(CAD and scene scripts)
━━━━━━
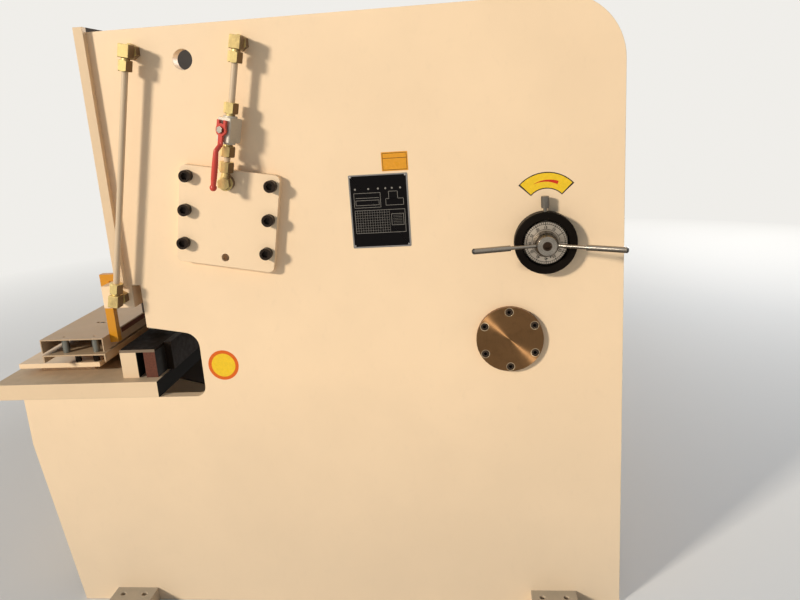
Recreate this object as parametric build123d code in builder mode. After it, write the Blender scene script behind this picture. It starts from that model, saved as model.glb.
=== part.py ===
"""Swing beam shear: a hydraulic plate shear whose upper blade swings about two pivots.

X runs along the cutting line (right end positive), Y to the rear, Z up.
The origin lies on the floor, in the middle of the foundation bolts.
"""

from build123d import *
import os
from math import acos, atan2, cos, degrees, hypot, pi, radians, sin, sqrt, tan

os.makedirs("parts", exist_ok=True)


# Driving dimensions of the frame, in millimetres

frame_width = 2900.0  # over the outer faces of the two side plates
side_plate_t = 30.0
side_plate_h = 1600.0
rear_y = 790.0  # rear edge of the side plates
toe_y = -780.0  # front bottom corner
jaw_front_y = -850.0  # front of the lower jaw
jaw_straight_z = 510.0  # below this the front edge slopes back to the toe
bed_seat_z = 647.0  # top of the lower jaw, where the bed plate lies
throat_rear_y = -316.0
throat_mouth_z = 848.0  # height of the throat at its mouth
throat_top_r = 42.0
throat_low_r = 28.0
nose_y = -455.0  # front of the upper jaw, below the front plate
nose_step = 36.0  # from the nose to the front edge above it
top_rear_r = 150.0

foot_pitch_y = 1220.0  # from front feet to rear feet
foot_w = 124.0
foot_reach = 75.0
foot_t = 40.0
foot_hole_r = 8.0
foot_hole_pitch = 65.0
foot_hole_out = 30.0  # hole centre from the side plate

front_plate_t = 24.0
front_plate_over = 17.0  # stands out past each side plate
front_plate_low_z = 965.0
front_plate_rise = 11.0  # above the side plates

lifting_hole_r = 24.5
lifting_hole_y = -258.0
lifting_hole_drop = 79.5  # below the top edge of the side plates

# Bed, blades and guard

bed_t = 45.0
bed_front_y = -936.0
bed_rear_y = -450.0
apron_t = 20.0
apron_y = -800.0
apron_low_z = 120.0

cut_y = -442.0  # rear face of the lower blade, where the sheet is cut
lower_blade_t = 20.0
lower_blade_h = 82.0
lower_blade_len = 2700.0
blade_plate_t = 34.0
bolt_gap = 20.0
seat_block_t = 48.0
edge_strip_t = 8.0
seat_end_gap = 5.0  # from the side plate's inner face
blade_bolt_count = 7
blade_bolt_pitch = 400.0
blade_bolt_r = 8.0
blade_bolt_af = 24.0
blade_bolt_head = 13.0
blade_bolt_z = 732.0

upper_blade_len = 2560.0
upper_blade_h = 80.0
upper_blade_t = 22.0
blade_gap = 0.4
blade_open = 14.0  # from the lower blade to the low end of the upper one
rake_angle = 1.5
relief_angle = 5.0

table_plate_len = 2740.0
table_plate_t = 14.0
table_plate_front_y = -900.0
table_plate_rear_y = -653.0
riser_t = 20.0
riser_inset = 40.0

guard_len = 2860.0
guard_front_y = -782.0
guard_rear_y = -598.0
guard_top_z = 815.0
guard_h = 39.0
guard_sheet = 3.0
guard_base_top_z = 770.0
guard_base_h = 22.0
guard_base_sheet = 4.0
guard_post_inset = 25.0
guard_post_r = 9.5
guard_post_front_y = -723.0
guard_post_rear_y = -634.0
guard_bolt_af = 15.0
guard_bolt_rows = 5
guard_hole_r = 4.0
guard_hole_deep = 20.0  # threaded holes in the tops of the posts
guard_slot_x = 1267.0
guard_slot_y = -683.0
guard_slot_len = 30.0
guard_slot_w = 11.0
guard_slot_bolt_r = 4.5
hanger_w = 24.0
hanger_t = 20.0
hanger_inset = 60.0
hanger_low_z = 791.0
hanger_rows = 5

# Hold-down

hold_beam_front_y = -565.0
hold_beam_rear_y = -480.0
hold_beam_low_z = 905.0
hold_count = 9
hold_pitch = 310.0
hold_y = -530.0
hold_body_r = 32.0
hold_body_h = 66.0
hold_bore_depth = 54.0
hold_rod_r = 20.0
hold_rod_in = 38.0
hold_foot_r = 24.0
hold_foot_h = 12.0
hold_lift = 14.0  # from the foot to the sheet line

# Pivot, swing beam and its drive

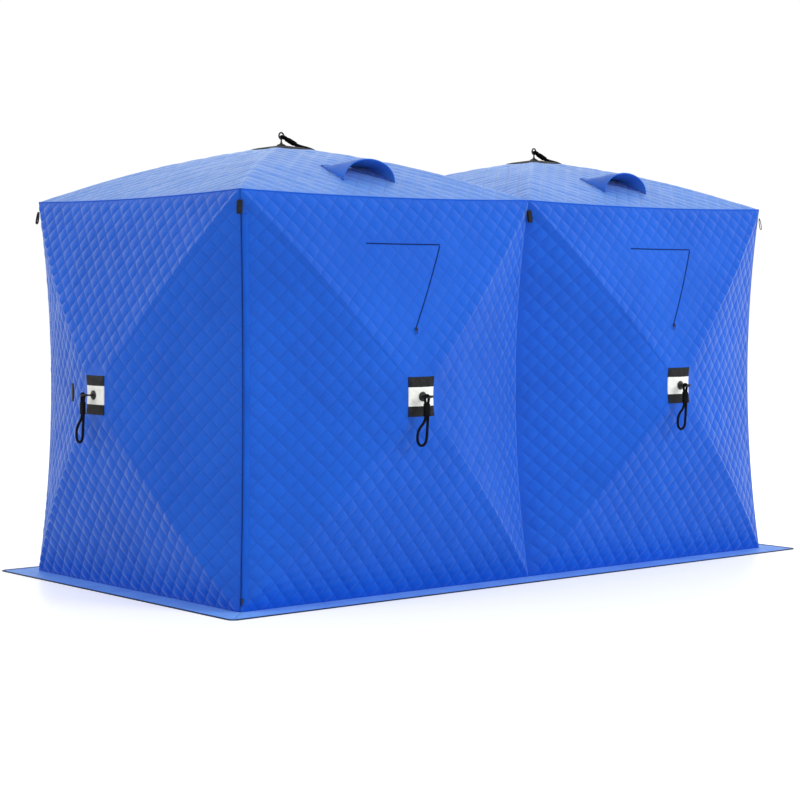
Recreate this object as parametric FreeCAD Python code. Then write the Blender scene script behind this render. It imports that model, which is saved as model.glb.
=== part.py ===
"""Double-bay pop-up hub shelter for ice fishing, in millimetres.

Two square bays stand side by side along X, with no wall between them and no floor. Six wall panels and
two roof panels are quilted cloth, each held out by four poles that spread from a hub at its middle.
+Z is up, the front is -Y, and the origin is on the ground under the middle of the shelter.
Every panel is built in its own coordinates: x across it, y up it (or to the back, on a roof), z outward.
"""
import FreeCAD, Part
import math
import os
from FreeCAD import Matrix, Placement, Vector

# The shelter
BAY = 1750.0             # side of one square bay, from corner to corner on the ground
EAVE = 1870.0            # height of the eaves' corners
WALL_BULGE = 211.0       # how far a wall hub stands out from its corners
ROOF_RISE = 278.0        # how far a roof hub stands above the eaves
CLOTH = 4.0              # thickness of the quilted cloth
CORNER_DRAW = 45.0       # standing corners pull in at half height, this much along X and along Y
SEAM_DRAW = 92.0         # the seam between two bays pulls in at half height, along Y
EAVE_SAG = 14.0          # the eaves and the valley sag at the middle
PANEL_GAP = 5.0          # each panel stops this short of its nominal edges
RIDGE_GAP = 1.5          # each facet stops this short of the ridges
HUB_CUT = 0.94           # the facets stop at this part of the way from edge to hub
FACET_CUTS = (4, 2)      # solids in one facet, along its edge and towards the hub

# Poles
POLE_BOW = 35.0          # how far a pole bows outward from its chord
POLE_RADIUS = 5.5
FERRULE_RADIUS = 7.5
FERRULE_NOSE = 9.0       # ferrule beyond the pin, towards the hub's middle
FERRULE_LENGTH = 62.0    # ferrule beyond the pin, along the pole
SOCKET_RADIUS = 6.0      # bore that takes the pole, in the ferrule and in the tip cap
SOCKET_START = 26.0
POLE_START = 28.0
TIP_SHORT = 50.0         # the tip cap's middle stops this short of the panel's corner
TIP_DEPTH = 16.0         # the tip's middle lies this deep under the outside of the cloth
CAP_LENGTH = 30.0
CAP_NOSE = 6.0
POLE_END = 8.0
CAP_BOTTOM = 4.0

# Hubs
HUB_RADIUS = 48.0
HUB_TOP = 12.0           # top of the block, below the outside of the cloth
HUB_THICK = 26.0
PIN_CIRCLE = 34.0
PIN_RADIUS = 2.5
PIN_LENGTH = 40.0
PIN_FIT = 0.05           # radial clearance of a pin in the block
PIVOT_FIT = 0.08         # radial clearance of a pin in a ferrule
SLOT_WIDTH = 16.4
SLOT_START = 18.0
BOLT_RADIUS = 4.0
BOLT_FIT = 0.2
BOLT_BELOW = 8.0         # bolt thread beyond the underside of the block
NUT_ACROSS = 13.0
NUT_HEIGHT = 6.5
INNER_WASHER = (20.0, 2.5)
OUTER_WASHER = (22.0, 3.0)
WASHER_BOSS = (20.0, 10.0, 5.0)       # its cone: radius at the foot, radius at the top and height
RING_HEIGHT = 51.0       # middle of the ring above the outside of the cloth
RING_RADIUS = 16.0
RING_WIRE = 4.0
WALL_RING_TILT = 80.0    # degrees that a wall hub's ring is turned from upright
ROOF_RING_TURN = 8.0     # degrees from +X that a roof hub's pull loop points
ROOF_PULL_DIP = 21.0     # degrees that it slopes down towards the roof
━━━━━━
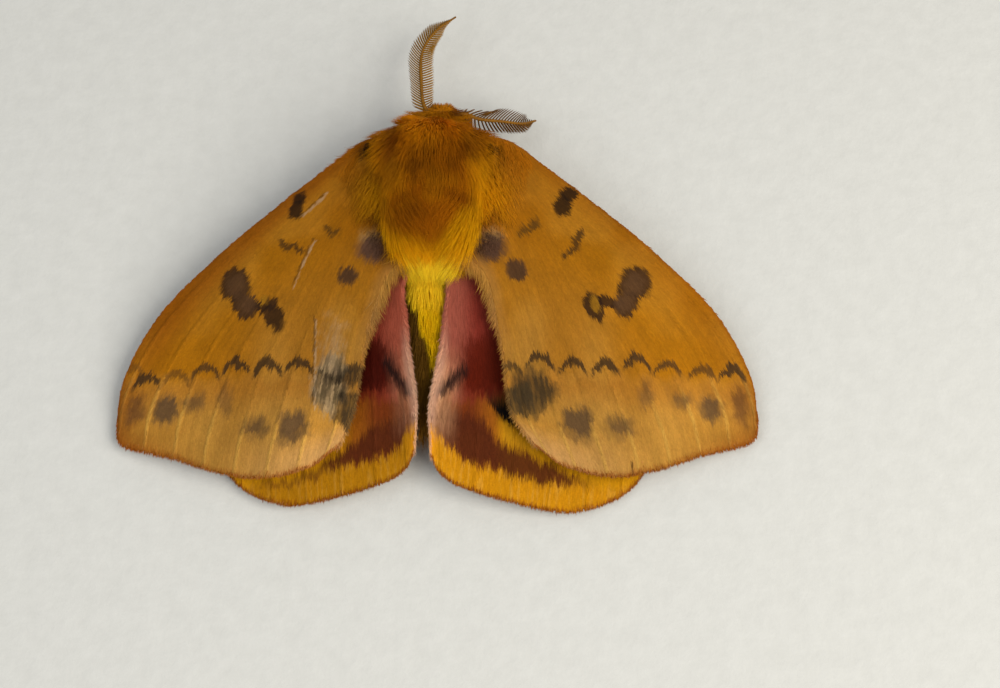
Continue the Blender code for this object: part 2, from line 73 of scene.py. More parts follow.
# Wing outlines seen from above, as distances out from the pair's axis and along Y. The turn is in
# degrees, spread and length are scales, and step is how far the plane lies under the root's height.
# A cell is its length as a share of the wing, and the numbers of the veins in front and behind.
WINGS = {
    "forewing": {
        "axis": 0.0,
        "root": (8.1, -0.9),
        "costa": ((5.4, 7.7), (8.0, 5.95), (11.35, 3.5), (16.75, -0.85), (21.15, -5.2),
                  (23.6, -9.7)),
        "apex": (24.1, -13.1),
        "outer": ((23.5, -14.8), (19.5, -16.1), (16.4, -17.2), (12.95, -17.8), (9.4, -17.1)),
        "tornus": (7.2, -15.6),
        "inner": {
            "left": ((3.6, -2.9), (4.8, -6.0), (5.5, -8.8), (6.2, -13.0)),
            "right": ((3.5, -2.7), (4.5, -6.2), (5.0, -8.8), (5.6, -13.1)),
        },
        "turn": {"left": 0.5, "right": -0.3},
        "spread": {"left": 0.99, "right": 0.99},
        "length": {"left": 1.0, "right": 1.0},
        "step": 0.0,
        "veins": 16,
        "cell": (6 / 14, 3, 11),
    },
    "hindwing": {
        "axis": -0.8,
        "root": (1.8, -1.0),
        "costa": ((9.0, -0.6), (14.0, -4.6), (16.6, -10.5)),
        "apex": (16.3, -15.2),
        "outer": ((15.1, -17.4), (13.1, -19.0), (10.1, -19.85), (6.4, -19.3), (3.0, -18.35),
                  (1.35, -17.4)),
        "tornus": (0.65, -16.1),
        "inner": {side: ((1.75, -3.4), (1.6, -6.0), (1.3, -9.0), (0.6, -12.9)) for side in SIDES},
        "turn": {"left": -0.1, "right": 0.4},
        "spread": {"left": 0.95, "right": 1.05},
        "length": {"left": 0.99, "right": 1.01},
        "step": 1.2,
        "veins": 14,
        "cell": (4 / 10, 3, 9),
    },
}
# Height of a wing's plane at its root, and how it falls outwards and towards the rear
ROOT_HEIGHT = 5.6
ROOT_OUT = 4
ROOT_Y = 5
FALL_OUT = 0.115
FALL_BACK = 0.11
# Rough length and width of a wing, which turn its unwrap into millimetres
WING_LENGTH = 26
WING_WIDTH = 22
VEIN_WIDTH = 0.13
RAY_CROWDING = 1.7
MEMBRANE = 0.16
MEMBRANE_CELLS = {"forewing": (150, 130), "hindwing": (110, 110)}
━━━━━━
### Exercise
Reproduce the lines exactly, from the line that contains "Recreate this object as parametric FreeCAD" through the line that contains "from FreeCAD import Matrix, Placement, Vector", and nothing more.

### Exercise solution
Recreate this object as parametric FreeCAD Python code. Then write the Blender scene script behind this render. It imports that model, which is saved as model.glb.
=== part.py ===
"""Double-bay pop-up hub shelter for ice fishing, in millimetres.

Two square bays stand side by side along X, with no wall between them and no floor. Six wall panels and
two roof panels are quilted cloth, each held out by four poles that spread from a hub at its middle.
+Z is up, the front is -Y, and the origin is on the ground under the middle of the shelter.
Every panel is built in its own coordinates: x across it, y up it (or to the back, on a roof), z outward.
"""
import FreeCAD, Part
import math
import os
from FreeCAD import Matrix, Placement, Vector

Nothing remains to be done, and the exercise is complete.